There is an internal squabble about contracts. The churn rate does not impact the pay scale for front-line sales and this is argued to be inequitable because sales is incentivized to sign up high churn clients for bonuses while penalizing the divisions with compensation impacted by churn. Use the tools above to think about this question. To get us started, the easy way is to filter out the data in question. First, a look at it.

Churn <- read.csv(url("https://raw.githubusercontent.com/robertwwalker/DADMStuff/master/WA_Fn-UseC_-Telco-Customer-Churn.csv"))
library(janitor)
Churn %>% tabyl(Contract)

##        Contract    n   percent
##  Month-to-month 3875 0.5501917
##        One year 1473 0.2091438
##        Two year 1695 0.2406645

Next, create the data in question.

# Create Churn.OY or One Year
Churn.OY <- Churn %>% filter(Contract == "One year")
# Create Churn.TY or Two Year
Churn.TY <- Churn %>% filter(Contract == "Two year")
# Create Churn.MTM or Month to month
Churn.MTM <- Churn %>% filter(Contract == "Month-to-month")

Phone Service?

It has been suggested that the Churn rates are very different between types of PhoneService.

Churn%>% tabyl(PhoneService)

##  PhoneService    n    percent
##            No  682 0.09683374
##           Yes 6361 0.90316626

There are two datasets; one for each type.

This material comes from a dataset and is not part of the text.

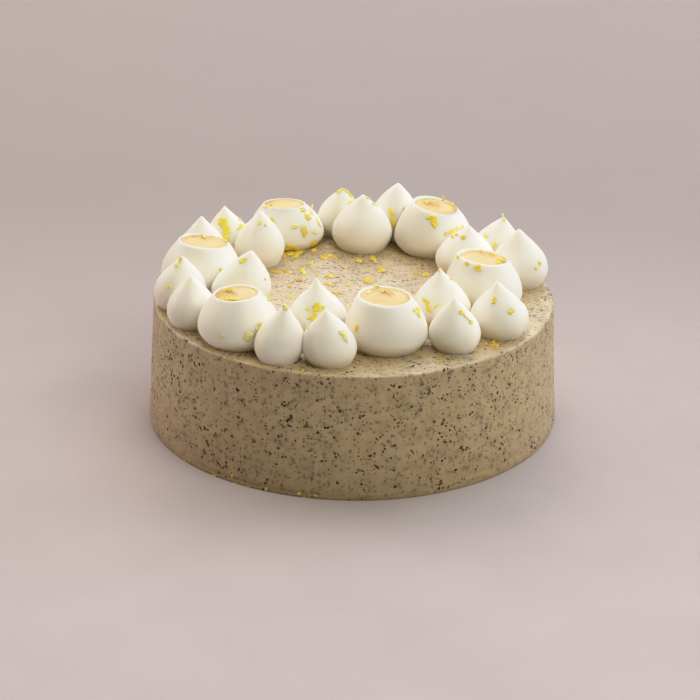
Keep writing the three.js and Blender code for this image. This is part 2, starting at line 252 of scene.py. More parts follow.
SEEN_ZEST = {
    "kiss_6_outer_a": [
        Shred(180.4, 259.6, 2.6, 80, DEEP), Shred(176.8, 264.6, 3.2, -50, PALE),
        Shred(169, 286.9, 1.8, 60, BRIGHT)],
    "kiss_6_outer_b": [Shred(197.3, 277.1, 1, 0, BRIGHT), Shred(193.7, 273.8, 5, -45, PALE, 0.7)],
    "kiss_6_inner": [
        Shred(242.6, 260.2, 4.3, 36, BRIGHT, 1.3), Shred(265.2, 279.3, 1, 0, BRIGHT)],
    "filled_dollop_6": [
        Shred(220.5, 269.4, 1.8, 85, BRIGHT), Shred(225.5, 241.5, 2.4, 80, DEEP),
        Shred(236.3, 249.4, 8, -45, DEEP, 0.6), Shred(199.9, 231.3, 3.4, 10, DEEP),
        Shred(204.8, 236.5, 3.5, -50, PALE)],
    "filled_dollop_1": [
        Shred(228.6, 290, 3, 30, BRIGHT, 1.8), Shred(223.5, 299.2, 5, 0, BRIGHT),
        Shred(233, 299.6, 5, -3, BRIGHT), Shred(265.2, 295.4, 2, -60, PALE),
        Shred(267.9, 298.9, 3, -55, BRIGHT), Shred(222.3, 336.4, 1.8, 60, PALE),
        Shred(248.7, 336, 5.5, 22, PALE, 2.2), Shred(260.3, 324.8, 2, 30, BRIGHT),
        Shred(256.7, 330.2, 1.8, 60, BRIGHT), Shred(222.5, 351.8, 4.2, 95, DEEP),
        Shred(223.9, 356, 2, -10, DEEP)],
    "kiss_1_outer_a": [Shred(285.3, 306.5, 3, 30, PALE, 2), Shred(290, 306, 1.2, 0, PALE)],
    "kiss_1_outer_b": [
        Shred(306.5, 328.3, 3.4, -37, BRIGHT), Shred(344.8, 336.3, 7, -80, PALE, 1.2),
        Shred(341.2, 332.7, 2, 0, PALE), Shred(352.7, 326.4, 2.6, 50, DEEP, 1.6)],
    "kiss_1_inner": [
        Shred(308.2, 309.2, 2.6, -60, BRIGHT), Shred(318.3, 306.8, 3.6, 60, BRIGHT, 2.6),
        Shred(316.6, 309, 3.6, -10, BRIGHT, 2.2), Shred(323.5, 307.3, 1.6, 10, BRIGHT),
        Shred(313.5, 316.9, 6, 37, BRIGHT, 2.2)],
    "filled_dollop_2": [
        Shred(356.4, 328, 4.5, 75, BRIGHT), Shred(350.3, 304.9, 6.5, 78, PALE, 0.8),
        Shred(378, 285.6, 3.5, -5, PALE), Shred(368, 292.5, 3.5, 50, PALE),
        Shred(383.8, 291, 2.4, 20, BRIGHT), Shred(414.4, 310.7, 2, 20, BRIGHT),
        Shred(417.8, 309.2, 2.6, -70, BRIGHT), Shred(418.7, 315, 3.4, -75, BRIGHT),
        Shred(412.9, 295, 2, 0, PALE)],
    "kiss_2_inner": [
        Shred(438.3, 270.4, 1.5, 50, BRIGHT), Shred(452.2, 279.2, 2.2, -60, BRIGHT, 1.4),
        Shred(424.5, 300, 3, -30, DEEP), Shred(427.5, 303, 2.4, 40, DEEP),
        Shred(427.7, 307.2, 3.4, 80, DEEP), Shred(430.1, 310.2, 3, -60, DEEP),
        Shred(436.2, 305.6, 3.4, 15, PALE)],
    "kiss_2_outer_a": [
        Shred(461.2, 312.2, 2.6, 0, BRIGHT, 1.6), Shred(466.3, 317, 5.5, -45, PALE, 0.5),
        Shred(470.9, 321.9, 2.6, -75, BRIGHT)],
    "kiss_2_outer_b": [
        Shred(486.6, 284.6, 1.4, 0, BRIGHT), Shred(494.4, 299.8, 4, 85, BRIGHT),
        Shred(492.7, 303, 1.2, 0, BRIGHT), Shred(511.2, 311.2, 3.8, 70, BRIGHT, 1.8)],
    "filled_dollop_3": [
        Shred(458.2, 256.8, 2.4, 80, BRIGHT), Shred(466.8, 263.3, 2.4, -20, BRIGHT),
        Shred(477.6, 267.9, 4.7, -18, BRIGHT, 2), Shred(493, 254, 3.5, -50, DEEP, 0.7),
        Shred(501, 259.8, 6, -25, BRIGHT, 0.8), Shred(498.3, 262, 2.6, 75, BRIGHT)],
    "kiss_3_outer_a": [Shred(539.8, 263.3, 2.4, 75, BRIGHT), Shred(536.7, 268.4, 2, 40, PALE)],
    "kiss_3_outer_b": [
        Shred(503.2, 219.5, 4, 95, PALE, 0.9, True), Shred(504.5, 219.8, 2.5, 60, PALE, 0.7),
        Shred(485.6, 236, 2.8, -40, BRIGHT, 1.4), Shred(494.6, 245.2, 3.4, 40, BRIGHT, 1.5)],
    "kiss_3_inner": [
        Shred(452.2, 236.8, 2.8, 10, BRIGHT), Shred(456.6, 234.6, 2, 40, BRIGHT),
        Shred(463.6, 237.4, 3.4, 20, DEEP, 1.4)],
    "filled_dollop_4": [
        Shred(443.6, 200.6, 3.2, 100, BRIGHT, 1.1, True), Shred(451.5, 203.6, 4.5, -15, BRIGHT),
        Shred(446.4, 233.6, 2.4, 60, BRIGHT), Shred(451.6, 231.6, 3.6, 5, BRIGHT, 1.6),
        Shred(457.4, 228.8, 3, 65, PALE, 1.3), Shred(462.4, 226.6, 2, 20, PALE),
        Shred(426.3, 201.8, 4, -20, PALE), Shred(430.9, 217.3, 5.9, 10, BRIGHT, 1.2),
        Shred(434.4, 222.6, 6.6, -86, BRIGHT, 2)],
    "kiss_4_outer_a": [
        Shred(390.8, 211.5, 4.5, -60, BRIGHT, 1.8), Shred(393.2, 221, 6.5, -82, BRIGHT, 1.6),
        Shred(405, 209.3, 2.2, 10, BRIGHT)],
    "kiss_4_outer_b": [
        Shred(339.3, 190.2, 3.8, 28, BRIGHT, 1.8), Shred(343.8, 187.6, 3.2, 4, DEEP, 1.8),
        Shred(345, 188, 3.2, 6, BRIGHT, 1, True), Shred(347.6, 191.4, 3.8, -60, BRIGHT, 1.2),
        Shred(351.6, 196, 4, -47, BRIGHT, 1.2), Shred(354, 199.4, 1.6, 20, BRIGHT),
        Shred(350.4, 203.6, 4.6, 55, BRIGHT, 1), Shred(340.2, 211.6, 1, 0, PALE)],
    "kiss_4_inner": [Shred(368.3, 198, 3, -40, BRIGHT), Shred(374.6, 204, 4, -40, PALE)],
    "filled_dollop_5": [
        Shred(265.4, 206.5, 2.5, 0, PALE), Shred(269.5, 205.4, 3, 10, BRIGHT),
        Shred(302.7, 202.5, 2, 80, PALE), Shred(303.5, 209.8, 3, -10, DEEP, 1.6),
        Shred(307.7, 217, 4.4, -65, DEEP, 1.8), Shred(311, 210.5, 3.5, 70, PALE),
        Shred(312.2, 207.8, 3, 80, PALE, 1, True), Shred(312.2, 213.7, 2, 0, PALE),
        Shred(318, 222, 6.4, -68, BRIGHT, 0.6), Shred(272.3, 220.4, 3.8, -60, BRIGHT),
        Shred(295.2, 226.7, 3.4, 45, PALE, 1.8), Shred(304.2, 231.8, 6.2, -88, DEEP, 1.8),
        Shred(315.8, 232.3, 3, -30, PALE), Shred(313.8, 244, 5.5, -75, BRIGHT, 2.8),
        Shred(286, 249.5, 3, 40, BRIGHT, 2), Shred(291, 247.5, 3.4, 60, BRIGHT, 2.2),
        Shred(296.5, 249.5, 3.2, -30, BRIGHT, 2)],
    "kiss_5_outer_a": [
        Shred(221, 222.5, 3.5, 30, BRIGHT, 2.4), Shred(225, 221.8, 3.5, -30, BRIGHT, 2.4),
        Shred(224.5, 226.8, 4, 80, BRIGHT, 2.6), Shred(227.2, 231.3, 4.5, -80, BRIGHT, 2.6),
        Shred(225.5, 236, 4, 70, BRIGHT, 2.4), Shred(220, 235.8, 2.5, 10, BRIGHT, 1.4),
        Shred(225.5, 240.5, 2.4, 60, BRIGHT, 1.4), Shred(239.5, 218.8, 2.6, -45, BRIGHT),
        Shred(240.2, 227.2, 4, 35, BRIGHT)],
    "kiss_5_inner": [Shred(260.2, 222.7, 3, 20, PALE), Shred(265.4, 225, 1.5, 0, PALE)],
    "cake": [
        Shred(302.5, 371.4, 2, 30, BRIGHT, 0.6), Shred(351.7, 370.4, 1.8, 20, DEEP, 0.5),
        Shred(374.7, 372.4, 1.6, -55, DEEP, 0.6), Shred(441.3, 362.2, 1.9, 90, DEEP, 0.6),
        Shred(486.2, 343.9, 2, 0, DEEP), Shred(493.4, 342.3, 3, 80, BRIGHT),
        Shred(494.9, 345.9, 5, -10, DEEP, 2), Shred(535.2, 303.1, 1, 0, BRIGHT),
        Shred(184.8, 460.4, 1.2, -40, BRIGHT, 0.5), Shred(214.3, 475.5, 2, -20, BRIGHT, 0.6),
        Shred(232.1, 476.2, 2.2, 95, BRIGHT, 0.5), Shred(235.5, 483.6, 2.6, -8, BRIGHT, 0.6),
        Shred(248.9, 487, 2, -10, BRIGHT, 0.5), Shred(266.1, 489.1, 1.8, 60, BRIGHT, 0.6),
        Shred(298.7, 494, 2.4, 45, BRIGHT, 0.7), Shred(304.9, 497.5, 1.4, -10, BRIGHT, 0.5),
        Shred(315.9, 495.6, 2.6, -6, DEEP, 0.5),
        Shred(284.6, 254.6, 3.6, 10, DEEP, 1.8), Shred(289.6, 253.6, 3.6, -10, PALE, 2.2),
        Shred(294.4, 254.6, 3.6, 15, BRIGHT, 2), Shred(299, 252.6, 3.6, -20, PALE, 2.2),
        Shred(297, 255.4, 3.2, 5, BRIGHT, 1.6), Shred(313.6, 250.4, 3, -70, PALE, 2),
        Shred(275.8, 272.2, 5, -8, DEEP), Shred(285, 271.5, 2.6, -15, DEEP),
        Shred(290.6, 273, 2, 0, PALE), Shred(302.4, 270.6, 3, 20, BRIGHT, 1.6),
        Shred(304.2, 273.4, 3, -60, PALE, 1.4), Shred(298.8, 280.2, 4.2, -8, DEEP),
        Shred(290.1, 286.5, 2, 10, DEEP), Shred(308.5, 264.4, 2.4, 5, DEEP),
        Shred(312.6, 262.9, 3, 15, PALE, 0.6), Shred(322.6, 257.2, 2.6, 30, DEEP, 1.2),
        Shred(325.6, 258.8, 2.6, -30, BRIGHT, 1.2), Shred(325, 255.6, 2.2, 70, DEEP, 1),
        Shred(328.6, 256.8, 2.2, 10, BRIGHT, 1), Shred(330.4, 255.2, 1.8, 40, PALE),
        Shred(335.5, 257.2, 2.6, 30, DEEP, 1.6), Shred(338.1, 261.8, 1, 0, BRIGHT),
        Shred(317.7, 275.1, 1.6, 0, BRIGHT), Shred(330.4, 276.3, 3.4, 20, BRIGHT, 1.6),
        Shred(336, 276.6, 1, 0, PALE), Shred(331, 285.3, 4.6, -3, BRIGHT, 0.7),
        Shred(326, 283, 2.5, -70, BRIGHT, 0.7), Shred(347.8, 285.3, 3, 10, PALE),
        Shred(359, 260.8, 2.6, 40, BRIGHT, 1.8), Shred(373.3, 258.6, 4.4, -30, BRIGHT, 1.8),
        Shred(375, 261.4, 2.6, -70, BRIGHT), Shred(381.4, 269.2, 3.4, -10, BRIGHT, 1.6),
        Shred(383.6, 271.4, 2.6, -50, DEEP), Shred(379.6, 271.6, 2.4, 30, DEEP),
        Shred(368.2, 281.2, 5.2, 12, DEEP, 1.8), Shred(337.6, 293.3, 5.3, -5, DEEP),
        Shred(289.1, 298.4, 3.6, -5, DEEP), Shred(415.9, 273, 2.6, 5, DEEP, 1.6),
        Shred(425.5, 275.5, 4.5, 20, DEEP, 1.6)],
}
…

# Those with Phone Service are Phone.Yes
Phone.Yes <- Churn %>% filter(PhoneService=="Yes")
# Those without Phone Service are Phone.No
Phone.No <- Churn %>% filter(PhoneService=="No")

More Generally

The base data file Churn is available here and you can use Data > View and the filter tick box to choose your own features to examine if you so choose. Radiant’s state file containing this part is on WISE. To save them to the markdown, you will have to copy the code and remember to only work with them after their code is issued. Knitting reads top to bottom.

You can, of course, work with the Code examples above on the filtered data or the tables.